De la denegación de la democracia se nutrieron las ideología que se inclinaban por lo autoritario y por guardar bien guardadas la urnas. Unos más explícitos que otros, que optan antes que de la declaración pública por normas que desnaturalizan, con medidas antiderechos, el sentido democrático de una gestión de gobierno.
Alguna juventud ha sido atraída al negativismo, aún por las virtudes inherentes al sistema. Al respecto recuerdo una anécdota del gobernador Felipe Sapag cuando ya retirado de la política activa viajaba a Cutral Co a votar ante cada convocatoria eleccionaria. “Prefiero votar mil veces, decía, antes que con el dedo me señalen quienes deben gobernar”. Y si bien se refería solo a la acción de votar, estaba implícita su adhesión incondicional, que se traslucía a través de su larga experiencia política, que los dueños del poder político en una democracia bien llevada residía en el pueblo.
Pregonar el negativismo participativo democrático debería ser sancionado públicamente como lo es ponderar en ese mismo ámbito a regímenes dictatoriales que provocaran trágicos genocidios a lo largo de la historia de la Humanidad.
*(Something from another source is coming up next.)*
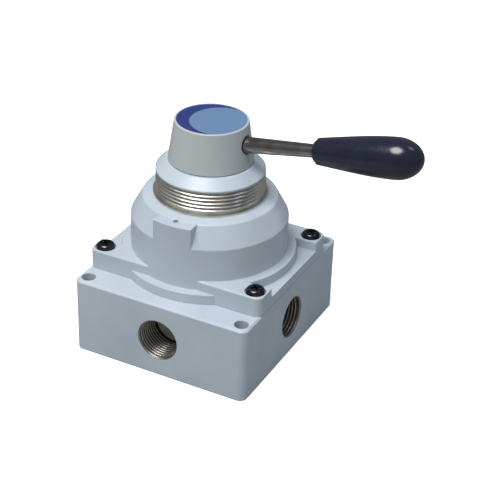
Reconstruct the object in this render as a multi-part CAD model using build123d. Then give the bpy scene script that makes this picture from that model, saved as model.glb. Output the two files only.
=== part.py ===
from build123d import *

import os
from math import cos, radians, sin, sqrt, tan

# Hand lever air valve: a 4-port, 3-position rotary disc valve with side ports, panel thread and grip lever.
# The valve stands on its mounting face at z = 0, with the spindle on the Z axis and the lever along +X
# in its middle position. All sizes are in millimetres.

# ---- valve body
BODY_WIDTH = 74.0  # along X
BODY_LENGTH = 80.0  # along Y
BODY_HEIGHT = 31.0
BODY_CORNER = 3.0  # vertical corners
EDGE_BREAK = 0.7  # soft edge of the castings
MOUNT_EDGE_X = 4.0  # mounting holes, in from the side faces
MOUNT_EDGE_Y = 4.5
MOUNT_HOLE_R = 2.75

# ---- side ports, G 3/8
PORT_R = 7.9  # pitch radius of the thread
PORT_DEPTH = 13.0
PORT_HEIGHT = 15.5
PORT_CHAMFER = 0.6
DRILL_POINT = 118.0  # included angle at the end of a drilled hole
PASSAGE_R = 4.5
PASSAGE_OVERRUN = 0.8  # past the far wall of the gallery it meets
GALLERY_RING = 12.0  # centre distance of the four galleries under the port plate
GALLERY_R = 3.5

# ---- bonnet
FLANGE_LENGTH = 57.6  # along Y; along X it is as wide as the body
FLANGE_LOW = 4.0  # height of the round skirt and of the side cut-outs
FLANGE_HIGH = 8.0  # height of the screw lugs
SKIRT_R = 34.0
SIDE_CUT = 39.0  # length of a side cut-out between two lugs
LUG_EDGE = 0.6
DOME_R = 30.5
DOME_WALL = 21.2  # height of the straight wall above the body
DOME_CONE = 8.2  # height of the cone above the wall
DOME_RING_R = 26.0  # where the cone turns into the shallow ring round the neck
DOME_RING_RISE = 1.0
DOME_TOP_R = 22.8
DOME_EDGE = 0.8
PAD_WIDTH = 16.0
INDEX_HOLE_R = 1.0
INDEX_HOLE_DEPTH = 5.0
INDEX_HOLE_AT = 26.4  # from the axis
CAVITY_R = 25.0
CAVITY_HEIGHT = 18.6
NECK_R = 18.0
NECK_HEIGHT = 9.6
NECK_BORE_CLEARANCE = 0.3
SCREW_EDGE_X = 4.5  # bonnet screws, in from the flange's sides
SCREW_EDGE_Y = 4.8
SCREW_SEAT_R = 4.0
SCREW_SEAT_DEPTH = 1.0

# ---- bonnet screws, M5 pan head
SCREW_R = 2.5
SCREW_LENGTH = 16.0
HEAD_R = 3.55
HEAD_HEIGHT = 2.6
HEAD_EDGE = 1.4
CROSS_WIDTH = 0.9
CROSS_SPAN = 3.8
CROSS_DEPTH = 1.4
SCREW_HOLE_CLEARANCE = 0.25
THREAD_CLEARANCE = 0.05
TAP_RUNOUT = 1.0  # a tapped hole goes this much deeper than its screw

# ---- panel thread sleeve, M42 x 1.5, and the collar above it
SLEEVE_R = 21.0
THREAD_PITCH = 1.5
THREAD_DEPTH = 0.8
THREAD_CREST = 0.3  # flat left on each crest
THREAD_TURNS = 5
SLEEVE_FLANGE_R = 22.0
SLEEVE_FLANGE = 0.8
COLLAR_HEIGHT = 4.2
COLLAR_TOP_R = 17.2
COLLAR_RIM = 0.6
COLLAR_SPIGOT_R = 13.0
COLLAR_SPIGOT = 3.0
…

No quiere decir que el sistema no sea perfectible, se quiere significar que aun como hoy se debate su vigor, la democracia es una base para cualquier reforma que mejore la defensa de los derechos ciudadanos, la consulta periódica de la voluntad del pueblo y los derechos humanos.
Finalmente el cambio positivo en lo social sólo puede ser concretado en base a la política en general que encuentra en el debate pluralista las alternativas del consenso que permite darle legitimidad al anhelo de cambio.